GIVEN DATA —
## Start
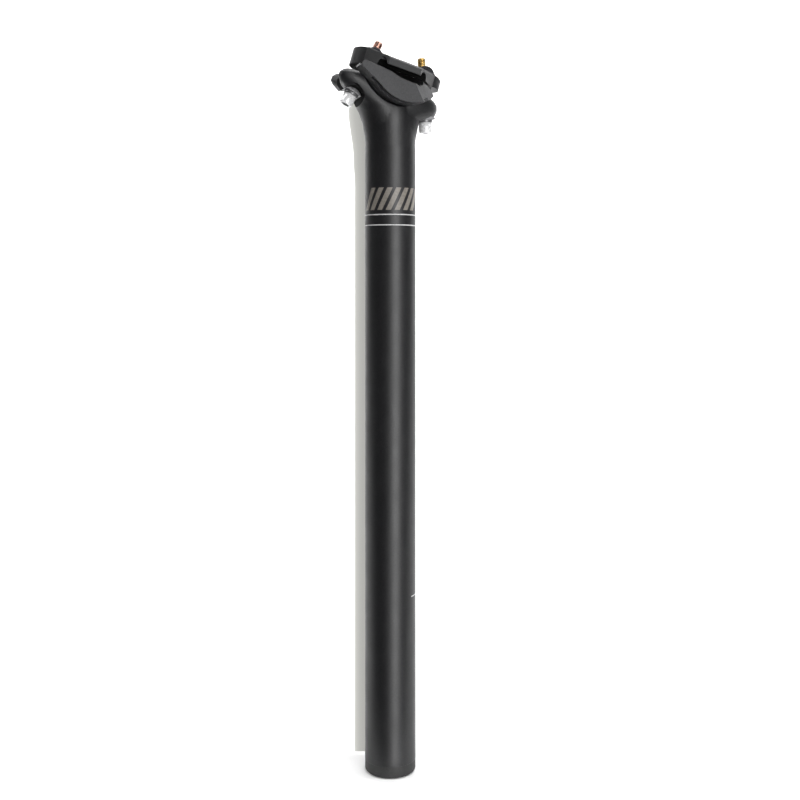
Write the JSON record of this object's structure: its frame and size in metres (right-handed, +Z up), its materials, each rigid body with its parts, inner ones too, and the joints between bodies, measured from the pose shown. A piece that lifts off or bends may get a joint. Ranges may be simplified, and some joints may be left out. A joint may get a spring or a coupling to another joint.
{
  "type": "seatpost",
  "caption": "Bicycle seatpost: one-piece tube and forged head, rocking cradle and upper rail clamp, set by a tilt bolt at the front and one at the rear.",
  "frame": {"origin": "centre of the tube's lower end, on the tube's axis", "axes": "+Z up the tube, +X to the front of the bicycle, +Y to the rider's left; the rails run along X, nose down 16 degrees"},
  "size_m": [0.0587, 0.0526, 0.3901],
  "materials": {
    "anodised_black": "sandblasted and anodised, fine grain",
    "cradle_black": "sandblasted and anodised",
    "clamp_black": "sandblasted and anodised",
    "plug_black": "matte",
    "nut_black": "black oxide",
    "washer_steel": "plated",
    "bolt_copper": "plated, copper-coloured thread",
    "bolt_brass": "plated, brass-coloured thread"
  },
  "bodies": {
    "post": {"post": "anodised_black", "end_plug": "plug_black"},
    "rail_clamp": {"lower_cradle": "cradle_black", "upper_clamp": "clamp_black"},
    "rear_seat": {"rear_seat_washer": "washer_steel", "rear_flat_washer": "washer_steel"},
    "front_seat": {"front_seat_washer": "washer_steel", "front_flat_washer": "washer_steel"},
    "rear_bolt": {"rear_bolt": "bolt_copper"},
    "front_bolt": {"front_bolt": "bolt_brass"},
    "rear_nut": {"rear_barrel_nut": "nut_black"},
    "front_nut": {"front_barrel_nut": "nut_black"}
  },
  "joints": [
    {"name": "saddle_tilt", "type": "hinge", "parent": "post", "child": "rail_clamp", "pos_m": [0.004, 0, 0.3715], "axis": [0, 1, 0], "range_deg": [-8, 8]},
    {"name": "rear_seat_swing", "type": "hinge", "parent": "post", "child": "rear_seat", "pos_m": [-0.02374, 0, 0.35168], "axis": [0, 1, 0], "range_deg": [-3, 3]},
    {"name": "rear_bolt_spin", "type": "hinge", "parent": "rear_seat", "child": "rear_bolt", "pos_m": [-0.02374, 0, 0.35168], "axis": [0.4902, 0, 0.8716], "range_deg": [-1000, 1000]},
    {"name": "rear_nut_swivel", "type": "hinge", "parent": "rail_clamp", "child": "rear_nut", "pos_m": [-0.01079, 0, 0.3747], "axis": [0, 1, 0], "range_deg": [-11, 11]},
    {"name": "front_seat_swing", "type": "hinge", "parent": "post", "child": "front_seat", "pos_m": [0.0199, 0, 0.33844], "axis": [0, 1, 0], "range_deg": [-3, 3]},
    {"name": "front_bolt_spin", "type": "hinge", "parent": "front_seat", "child": "front_bolt", "pos_m": [0.0199, 0, 0.33844], "axis": [-0.0594, 0, 0.9982], "range_deg": [-1000, 1000]},
    {"name": "front_nut_swivel", "type": "hinge", "parent": "rail_clamp", "child": "front_nut", "pos_m": [0.01824, 0, 0.36638], "axis": [0, 1, 0], "range_deg": [-11, 11]}
  ],
  "couplings": [
    {"joint": "rear_seat_swing", "follows": "saddle_tilt", "ratio": -0.1708},
    {"joint": "rear_nut_swivel", "follows": "saddle_tilt", "ratio": -1.1708},
    {"joint": "rear_bolt_spin", "follows": "saddle_tilt", "ratio": -113.21},
    {"joint": "front_seat_swing", "follows": "saddle_tilt", "ratio": -0.2143},
    {"joint": "front_nut_swivel", "follows": "saddle_tilt", "ratio": -1.2143},
    {"joint": "front_bolt_spin", "follows": "saddle_tilt", "ratio": 108.85}
  ]
}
## End
Set down every line of the listing above again, exactly as given.

COMPLETED TASK —
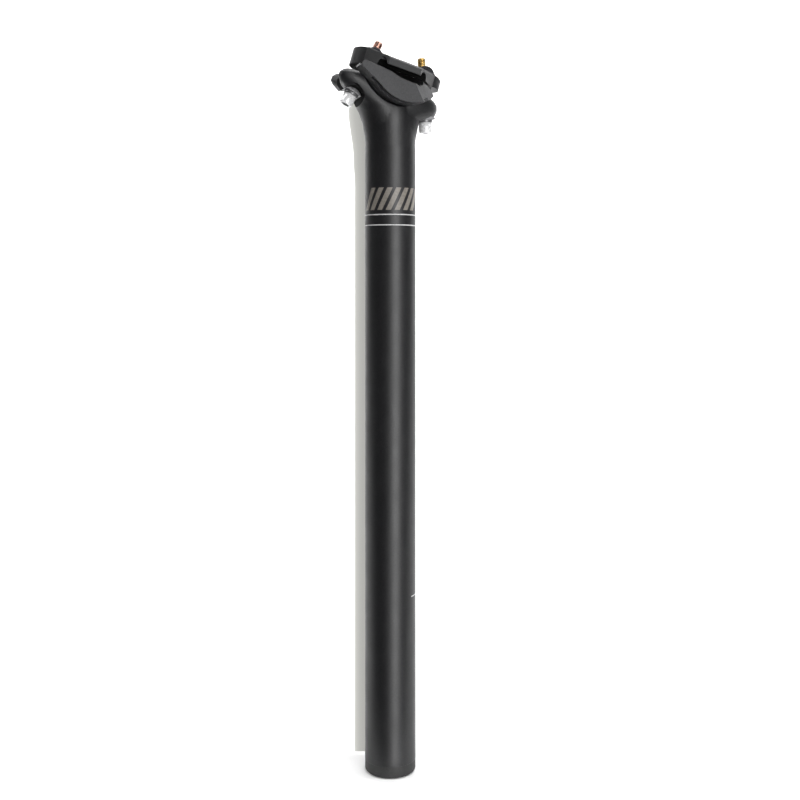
Write the JSON record of this object's structure: its frame and size in metres (right-handed, +Z up), its materials, each rigid body with its parts, inner ones too, and the joints between bodies, measured from the pose shown. A piece that lifts off or bends may get a joint. Ranges may be simplified, and some joints may be left out. A joint may get a spring or a coupling to another joint.
{
  "type": "seatpost",
  "caption": "Bicycle seatpost: one-piece tube and forged head, rocking cradle and upper rail clamp, set by a tilt bolt at the front and one at the rear.",
  "frame": {"origin": "centre of the tube's lower end, on the tube's axis", "axes": "+Z up the tube, +X to the front of the bicycle, +Y to the rider's left; the rails run along X, nose down 16 degrees"},
  "size_m": [0.0587, 0.0526, 0.3901],
  "materials": {
    "anodised_black": "sandblasted and anodised, fine grain",
    "cradle_black": "sandblasted and anodised",
    "clamp_black": "sandblasted and anodised",
    "plug_black": "matte",
    "nut_black": "black oxide",
    "washer_steel": "plated",
    "bolt_copper": "plated, copper-coloured thread",
    "bolt_brass": "plated, brass-coloured thread"
  },
  "bodies": {
    "post": {"post": "anodised_black", "end_plug": "plug_black"},
    "rail_clamp": {"lower_cradle": "cradle_black", "upper_clamp": "clamp_black"},
    "rear_seat": {"rear_seat_washer": "washer_steel", "rear_flat_washer": "washer_steel"},
    "front_seat": {"front_seat_washer": "washer_steel", "front_flat_washer": "washer_steel"},
    "rear_bolt": {"rear_bolt": "bolt_copper"},
    "front_bolt": {"front_bolt": "bolt_brass"},
    "rear_nut": {"rear_barrel_nut": "nut_black"},
    "front_nut": {"front_barrel_nut": "nut_black"}
  },
  "joints": [
    {"name": "saddle_tilt", "type": "hinge", "parent": "post", "child": "rail_clamp", "pos_m": [0.004, 0, 0.3715], "axis": [0, 1, 0], "range_deg": [-8, 8]},
    {"name": "rear_seat_swing", "type": "hinge", "parent": "post", "child": "rear_seat", "pos_m": [-0.02374, 0, 0.35168], "axis": [0, 1, 0], "range_deg": [-3, 3]},
    {"name": "rear_bolt_spin", "type": "hinge", "parent": "rear_seat", "child": "rear_bolt", "pos_m": [-0.02374, 0, 0.35168], "axis": [0.4902, 0, 0.8716], "range_deg": [-1000, 1000]},
    {"name": "rear_nut_swivel", "type": "hinge", "parent": "rail_clamp", "child": "rear_nut", "pos_m": [-0.01079, 0, 0.3747], "axis": [0, 1, 0], "range_deg": [-11, 11]},
    {"name": "front_seat_swing", "type": "hinge", "parent": "post", "child": "front_seat", "pos_m": [0.0199, 0, 0.33844], "axis": [0, 1, 0], "range_deg": [-3, 3]},
    {"name": "front_bolt_spin", "type": "hinge", "parent": "front_seat", "child": "front_bolt", "pos_m": [0.0199, 0, 0.33844], "axis": [-0.0594, 0, 0.9982], "range_deg": [-1000, 1000]},
    {"name": "front_nut_swivel", "type": "hinge", "parent": "rail_clamp", "child": "front_nut", "pos_m": [0.01824, 0, 0.36638], "axis": [0, 1, 0], "range_deg": [-11, 11]}
  ],
  "couplings": [
    {"joint": "rear_seat_swing", "follows": "saddle_tilt", "ratio": -0.1708},
    {"joint": "rear_nut_swivel", "follows": "saddle_tilt", "ratio": -1.1708},
    {"joint": "rear_bolt_spin", "follows": "saddle_tilt", "ratio": -113.21},
    {"joint": "front_seat_swing", "follows": "saddle_tilt", "ratio": -0.2143},
    {"joint": "front_nut_swivel", "follows": "saddle_tilt", "ratio": -1.2143},
    {"joint": "front_bolt_spin", "follows": "saddle_tilt", "ratio": 108.85}
  ]
}